Rising volatility in global energy markets is forcing shipowners to rethink fuel strategies, with BAR Technologies highlighting a growing shift from long-term decarbonization planning toward immediate commercial resilience.
According to the company, disruptions in fuel supply chains, geopolitical tensions, and uncertainty across key shipping corridors are exposing the risks of relying on a single fuel source.
At the same time, limited availability of alternative fuels is preventing a smooth transition, pushing operators to prioritize flexibility over a fixed pathway to decarbonization.
This shift is evident in the growing appeal of dual-fuel vessels, which are increasingly viewed not just as an emissions solution, but as a hedge against fuel price volatility.
The recent U.S.–Iran conflict has intensified these pressures, with Brent crude prices spiking above $119 per barrel before easing, reinforcing how quickly fuel costs can impact shipping economics.
BAR Technologies CEO John Cooper notes that fleet deployment decisions are now being shaped as much by fuel availability as by cargo demand, reflecting a broader structural change in the market.

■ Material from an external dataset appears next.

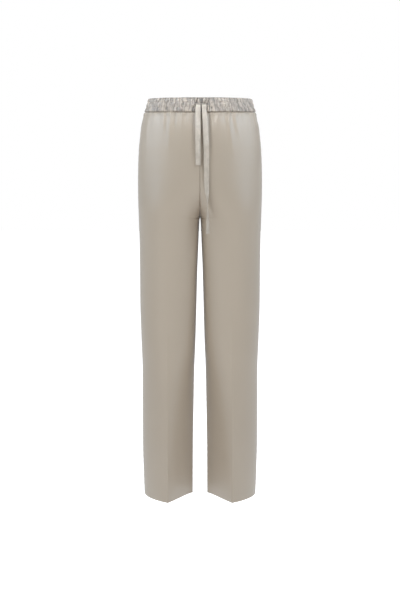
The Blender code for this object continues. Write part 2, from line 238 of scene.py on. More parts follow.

Alongside fuel diversification, wind-assisted propulsion is gaining renewed attention, with BAR’s WindWings system receiving certification from Bureau Veritas and offering operators a way to reduce exposure to fuel price swings.
While not a replacement for conventional fuels, wind technology introduces a non-market-based energy input, improving cost predictability in an increasingly unstable environment.
Ultimately, the industry is moving toward a more flexible and resilient operating model, where fuel strategy is driven as much by risk management as by sustainability goals.